Playing with Cray-1 Disks, Part 2

(part 1)

Nothing ground-breaking to report, yet – but I’m having a lot of fun so I thought I might as well blog about it.

Today (well, actually yesterday, it’s 3:30am…) I’ve read the Cray Assembly Language manual I linked last time.

It not only describes the architecture and instructions of the Cray-1 but also the binary output format of the assembler. Unfortunately, nothing on the two disks actually has that format, as far as I can tell.

The only thing on the disks that seems to match the manual are the word-sized program names (the Cray-1 has 64-bit words). There’s also no sign of the date and time strings the manual describes. So, what I thought to be an easy vector to extract the machine code doesn’t really work.

However, others have already worked out the file format for the Cray OS disk (thought it only really works for what is basically the boot section of the disk, but maybe that’s because of data corruptions). I’m planning to write a small disassembler and try and see if I can find at least some code that makes sense.

I don’t really know what I’m doing, to be honest, which is probably what makes it so much fun. 🙂

The assembler manual contains a lot of interesting stuff I can’t really explain myself with my limited knowledge of 1970s batch computing. For once, the assembler input is described in terms of punch cards, but there’s also a section that describes the invocation of the assembler in what looks like a CP/M like syntax (assuming the ‘/X’ switch syntax comes from CP/M, I only know it from DOS):

causes assembly of CAL source file Z, producing an absolute binary file called Z.SV
causes assembly of file A, producing as output a listing file A.LS.

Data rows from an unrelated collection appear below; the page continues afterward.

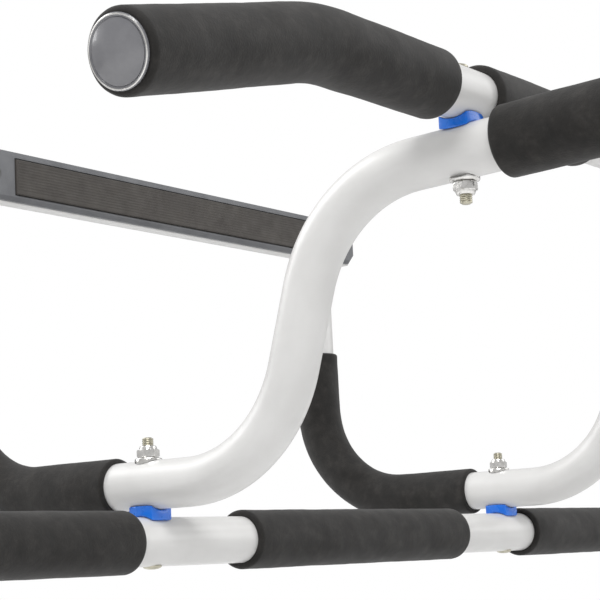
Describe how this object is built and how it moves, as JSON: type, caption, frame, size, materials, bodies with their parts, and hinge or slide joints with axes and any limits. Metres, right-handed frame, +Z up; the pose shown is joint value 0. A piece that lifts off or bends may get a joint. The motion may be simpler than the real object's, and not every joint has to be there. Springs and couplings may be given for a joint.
{
  "type": "doorway pull-up bar",
  "caption": "Doorway pull-up bar: two S-shaped side frames bolted to a lower and an upper crossbar with foam grips, and a padded hook bar behind.",
  "frame": {"origin": "centre of the wall pad's face", "axes": "+X along the crossbars to the right, +Y from the user towards the hook bar, +Z up"},
  "size_m": [1.0646, 0.6239, 0.3155],
  "materials": {
    "frame_paint": "satin powder coat",
    "foam": "matte closed-cell foam",
    "blue_plastic": "gloss",
    "chrome": "bright plated",
    "zinc": "yellowish zinc plated",
    "plug_plastic": "semi-gloss",
    "cover_plastic": "fine-grained satin",
    "pad_rubber": "matte"
  },
  "bodies": {
    "root": {"lower_bar": "frame_paint", "upper_bar": "frame_paint", "side_frame_left": "frame_paint", "side_frame_right": "frame_paint", "hook_bar": "frame_paint", "foam_lower_left": "foam", "foam_lower_centre": "foam", "foam_lower_right": "foam", "foam_upper_left": "foam", "foam_upper_inner_left": "foam", "foam_upper_inner_right": "foam", "foam_upper_right": "foam", "foam_bend_left": "foam", "foam_handle_left": "foam", "saddle_lower_left": "blue_plastic", "washer_lower_left": "chrome", "nut_lower_left": "chrome", "bolt_lower_left": "zinc", "plug_lower_left": "plug_plastic", "saddle_upper_left": "blue_plastic", "washer_upper_left": "chrome", "nut_upper_left": "chrome", "bolt_upper_left": "zinc", "plug_upper_left": "plug_plastic", "plug_frame_top_left": "plug_plastic", "plug_handle_left": "plug_plastic", "cover_screw_left": "zinc", "hook_nut_left": "chrome", "hook_bolt_left": "zinc", "foam_bend_right": "foam", "foam_handle_right": "foam", "saddle_lower_right": "blue_plastic", "washer_lower_right": "chrome", "nut_lower_right": "chrome", "bolt_lower_right": "zinc", "plug_lower_right": "plug_plastic", "saddle_upper_right": "blue_plastic", "washer_upper_right": "chrome", "nut_upper_right": "chrome", "bolt_upper_right": "zinc", "plug_upper_right": "plug_plastic", "plug_frame_top_right": "plug_plastic", "plug_handle_right": "plug_plastic", "cover_screw_right": "zinc", "hook_nut_right": "chrome", "hook_bolt_right": "zinc", "hook_cover": "cover_plastic", "wall_pad": "pad_rubber"}
  },
  "joints": []
}
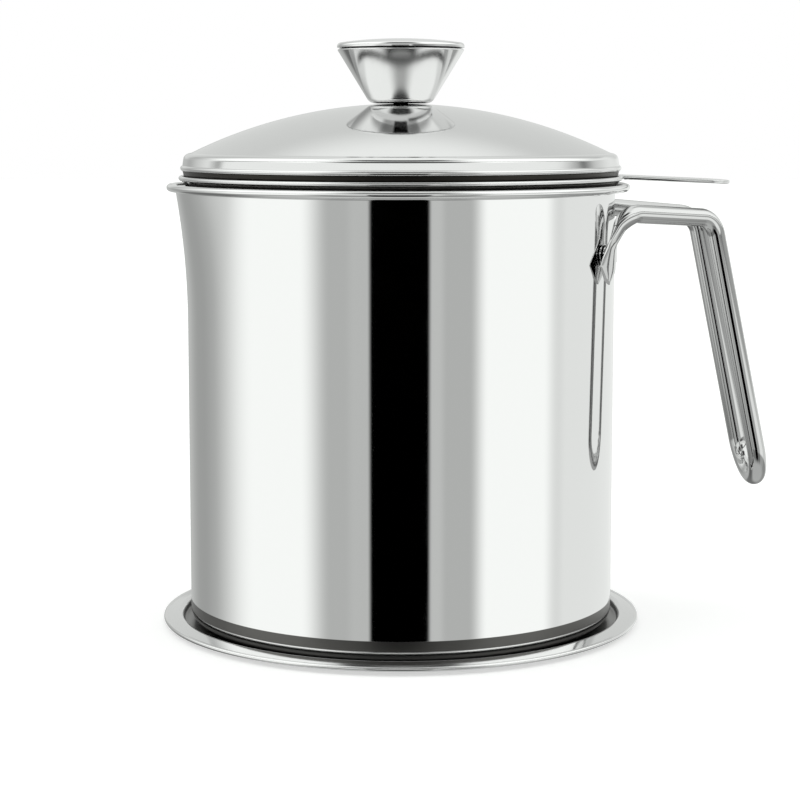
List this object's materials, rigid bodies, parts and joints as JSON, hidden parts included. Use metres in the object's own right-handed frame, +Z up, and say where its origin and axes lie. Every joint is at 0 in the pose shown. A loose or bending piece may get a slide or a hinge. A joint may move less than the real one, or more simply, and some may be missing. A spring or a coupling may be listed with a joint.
{
  "type": "strainer fat container",
  "caption": "Lidded steel pot with a side handle, hanging strainer and drip tray, for straining and keeping kitchen fat.",
  "frame": {"origin": "on the table under the pot's axis, at the centre of the tray's flat underside", "axes": "+Z up along the pot's axis, +X from the axis to the handle, the pour lip at -X"},
  "size_m": [0.1686, 0.132, 0.16],
  "materials": {
    "mirror_steel": "mirror-polished bare stainless sheet",
    "rod_steel": "polished bare stainless rod",
    "knob_steel": "polished spun stainless sheet with faint turning marks",
    "lid_steel": "softly polished pressed stainless sheet",
    "tray_steel": "polished pressed stainless sheet",
    "strainer_steel": "satin pressed stainless sheet",
    "wire_steel": "woven stainless wire",
    "fastener_steel": "plain machine-made stainless fastener"
  },
  "bodies": {
    "tray": {"base_tray": "tray_steel"},
    "pot": {"pot_body": "mirror_steel", "handle_bracket": "mirror_steel", "handle_rod": "rod_steel"},
    "strainer": {"strainer_rim": "strainer_steel", "strainer_mesh": "wire_steel", "strainer_clamp_ring": "strainer_steel", "strainer_tab": "strainer_steel"},
    "lid": {"lid_shell": "lid_steel", "knob_cone": "knob_steel", "knob_cap": "knob_steel", "knob_insert": "fastener_steel", "knob_washer": "fastener_steel", "knob_screw": "fastener_steel"}
  },
  "joints": [
    {"name": "pot_lift", "type": "slide", "parent": "tray", "child": "pot", "axis": [0, 0, 1], "range_m": [0, 0.04]},
    {"name": "strainer_lift", "type": "slide", "parent": "pot", "child": "strainer", "axis": [0, 0, 1], "range_m": [0, 0.05]},
    {"name": "lid_lift", "type": "slide", "parent": "strainer", "child": "lid", "axis": [0, 0, 1], "range_m": [0, 0.05]}
  ]
}
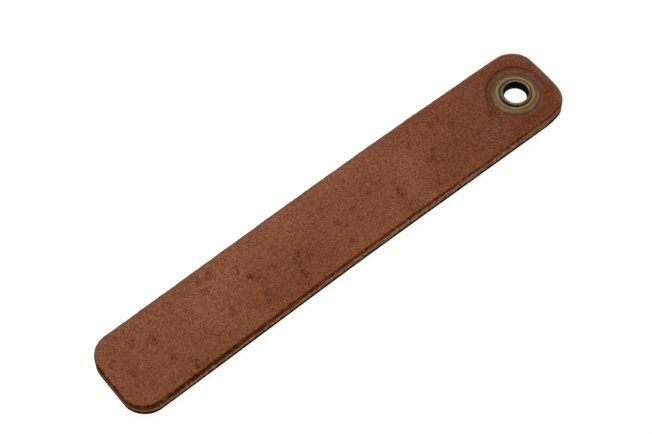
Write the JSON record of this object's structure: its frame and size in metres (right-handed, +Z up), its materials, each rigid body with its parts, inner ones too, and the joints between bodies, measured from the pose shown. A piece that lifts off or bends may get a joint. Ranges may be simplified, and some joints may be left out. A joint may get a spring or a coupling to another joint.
{
  "type": "leather strop",
  "caption": "Flat leather strop with rounded corners, suede-brown flesh side up and black grain side down, laminated, with an antique-brass hanging eyelet at one end.",
  "frame": {"origin": "middle of the strop's footprint, on the surface it lies on, which is the underside of the black back ply", "axes": "+X along the length towards the eyelet, +Y across the width, +Z up through the thickness with the brown stropping face on top"},
  "size_m": [0.203, 0.033, 0.0065],
  "materials": {
    "face_leather": "matte napped flesh side, brown",
    "bond_film": "dull cured contact cement",
    "back_leather": "satin black grain side, tan raw edge",
    "eyelet_brass": "pale worn antique brass",
    "washer_brass": "dull olive antique brass"
  },
  "bodies": {
    "root": {"face_leather": "face_leather", "bond_film": "bond_film", "back_leather": "back_leather", "eyelet": "eyelet_brass", "eyelet_washer": "washer_brass"}
  },
  "joints": []
}
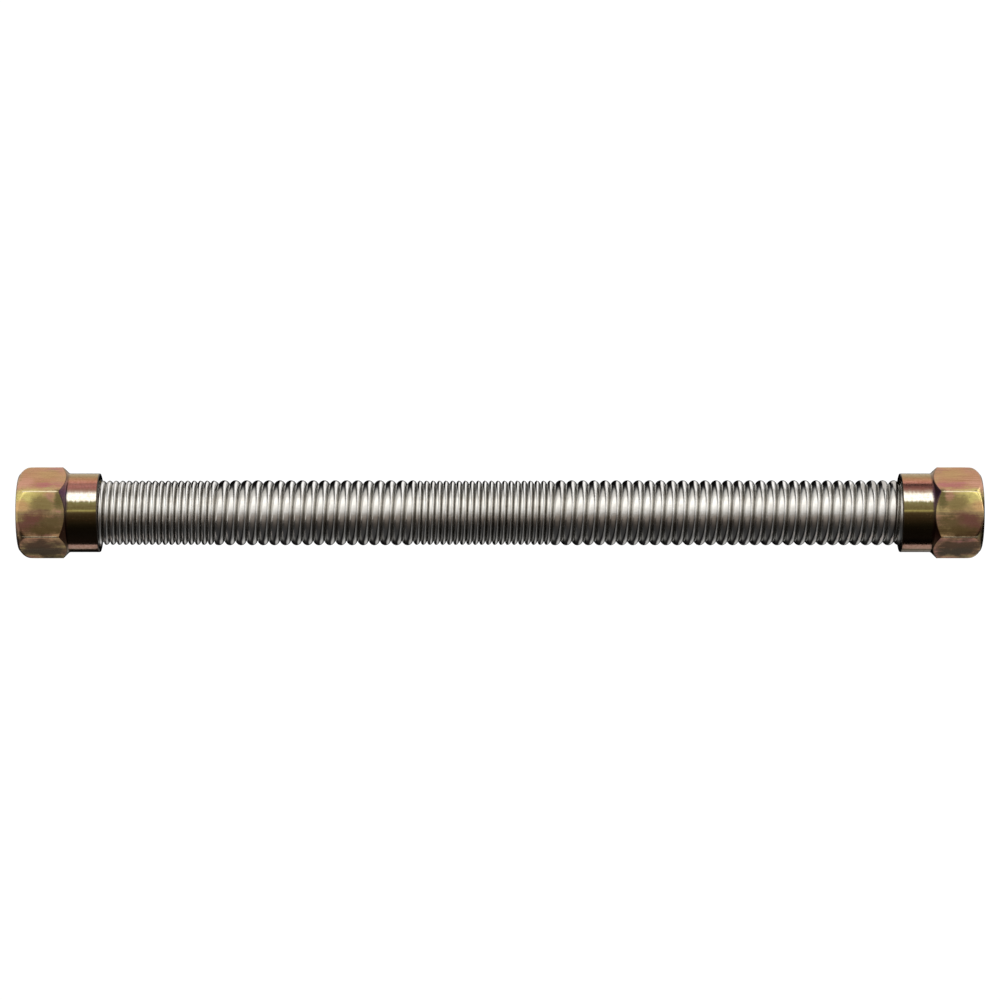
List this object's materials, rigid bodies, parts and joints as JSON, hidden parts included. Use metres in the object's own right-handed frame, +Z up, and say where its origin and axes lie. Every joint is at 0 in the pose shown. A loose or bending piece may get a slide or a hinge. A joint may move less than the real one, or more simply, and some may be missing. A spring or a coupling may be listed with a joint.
{
  "type": "flex line",
  "caption": "Straight helically corrugated stainless water connector with a swivelling plated hexagon union nut and a flat gasket at each end.",
  "frame": {"origin": "centre of the bounding box, on the tube's axis", "axes": "+X along the tube's axis towards the right nut, +Z up, square to a flat of each nut, which rests on the flat opposite, +Y through a corner of each nut"},
  "size_m": [0.381, 0.0366, 0.0318],
  "materials": {
    "stainless_steel": "satin",
    "yellow_zinc_plating": "iridescent yellow chromate over turned steel",
    "black_rubber": "matte"
  },
  "bodies": {
    "tube": {"corrugated_tube": "stainless_steel", "left_gasket": "black_rubber", "right_gasket": "black_rubber"},
    "left_nut": {"left_nut": "yellow_zinc_plating"},
    "right_nut": {"right_nut": "yellow_zinc_plating"}
  },
  "joints": [
    {"name": "left_swivel", "type": "hinge", "parent": "tube", "child": "left_nut", "pos_m": [-0.1745, 0, 0], "axis": [1, 0, 0], "continuous": true},
    {"name": "right_swivel", "type": "hinge", "parent": "tube", "child": "right_nut", "pos_m": [0.1745, 0, 0], "axis": [1, 0, 0], "continuous": true}
  ]
}
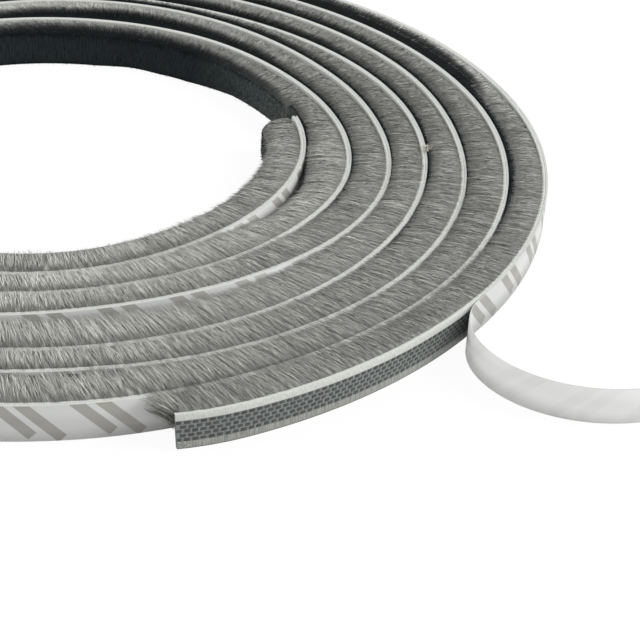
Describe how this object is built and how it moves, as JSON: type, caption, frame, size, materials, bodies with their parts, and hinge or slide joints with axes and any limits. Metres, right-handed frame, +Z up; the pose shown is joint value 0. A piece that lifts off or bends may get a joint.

On what kind of machine does the assembler run? Probably not directly on the Cray, I imagine. And if that machine has a command prompt sophisticated enough to specify flags, why doesn’t it also have a simple line editor? How did you compute, strange people from the 70s? I have no clue! (I feel I should know more about the whole thing, this was only 40 years ago…).

Oh, and the assembler has apparently 5 error messages: O, L, D, U, and R. That are three more than ed(1) has, but still… In some ways, it seems, these were simpler times.

From the ASCII strings it seems that there’s quite a bit of fun stuff on the Cray OS disk – a source code editor, a complete on-line help system for Cray OS and IOS (which, if I understood it correctly, is basically the Cray’s BIOS, only that it also has its own processor) – oh, and this:

&* Leading Edge Technologies *
&Preventive Maintenance (TISM):
&Mon 07:15 - 09:15, Tue 17:00 - 21:00, Fri 07:15 - 09:15.
&Mon 07:15 - 09:15, Tue 17:00 - 21:00, Fri 07:15 - 09:15.
&* This is M-M-Max MP, here ... PARTY, PARTY, PARTY ! *
%* This is M-M-Max MP, here ... Hey, go home ... NOW *
%* This is M-M-Max MP, here ... sorry, no NEWS today *

Happy Hacking and good night!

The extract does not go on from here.